Each stranger that she met was treated equally. The ancient Orphics believed in transmigration, that a soul which in one life inhabits the body of a beggar may in another inhabit that of a great king. Therefore both share the dignity belonging to an immortal soul. There was never talk of her putting someone down; not making them feel of value in their own right. There was no reason for her to take an interest in me, but she did. Moreover she remembered everything one had said, even if the conversation had occurred a year before.
She liked to have fun. One afternoon, during a blustery day’s racing at Sandown Park, I sought refuge in the VIP box to find Father and her sitting together over a plate of egg sandwiches. They were left untouched. As I approached I realised that they were singing.
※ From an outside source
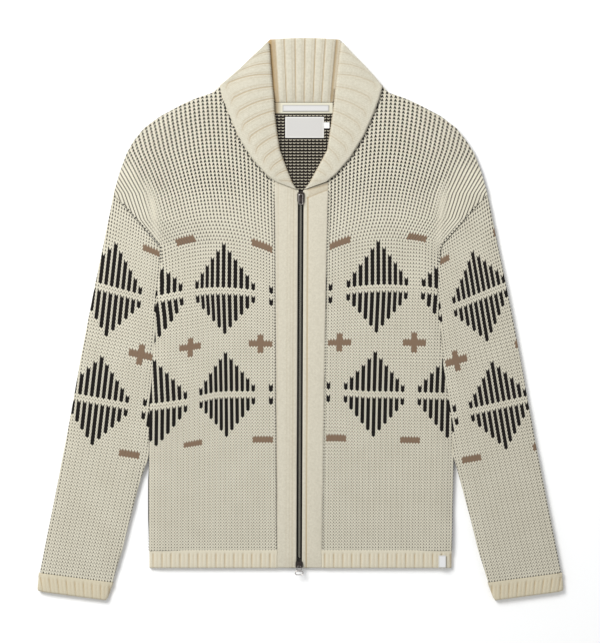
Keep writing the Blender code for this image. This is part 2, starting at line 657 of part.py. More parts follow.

Father and the last Empress of India were belting out a chorus of Glenn Miller’s swing hit, ‘Chattanooga Choo Choo’. ‘Choo, choo, choo,’ she yelled delightedly as Father, quite out of tune as usual, shouted ‘Track twenty-nine! Boy, you can give me a shine.’
‘Well done Lord Wyatt,’ she beamed.
As she approached ninety, parties began to tire her, so Father gave lunches instead. The last time she came to Cavendish Avenue was in the summer of 1997. I had recently bought a small dog called Mimi. Mimi was a Papillon, so called because of the breed’s huge butterfly-shaped ears. She was nine months old and no respecter of persons. When the Queen Mother arrived, Mimi leapt at her and began to tear at the silk ribbon that hung from her collar. Father reacted with a cowardice of which he should have been ashamed. ‘It’s not my dog, Ma’am. It’s Petronella’s.’ The Queen Mother merely giggled. She took a shine to the silly creature and would not part from her even during lunch.
I am not sure whether it struck me at the time, but that lunch was like a valedictory. Some intuition must have moved her, because when the champagne was served in silver goblets, she insisted on passing hers around the table for every guest to take a sip. ‘We will have a loving cup,’ she said. When it came to Father’s turn I was surprised to see that he had tears in his eyes. Everyone was strangely moved: it was if we had leant over a pool in some enchanted place and had seen in the water’s silent silver a marvellous and mournful reflection.
After Father took her to her car and bade goodbye he walked slowly back to the house. ‘I don’t believe I shall see her again,’ he said. ‘Don’t be ridiculous,’ I rejoined, with a scorn that wasn’t truly felt.
He was right, of course. Within four months Father was dead. The last Empress of India sent a wreath of pink and silver roses to the funeral. We took it home with us to Cavendish Avenue. With the flowers now dried it crowns the head of a marble statue in the dining room like a ghostly Ascot hat. Sometimes, when people ask what on earth it might be, I think this would amuse her.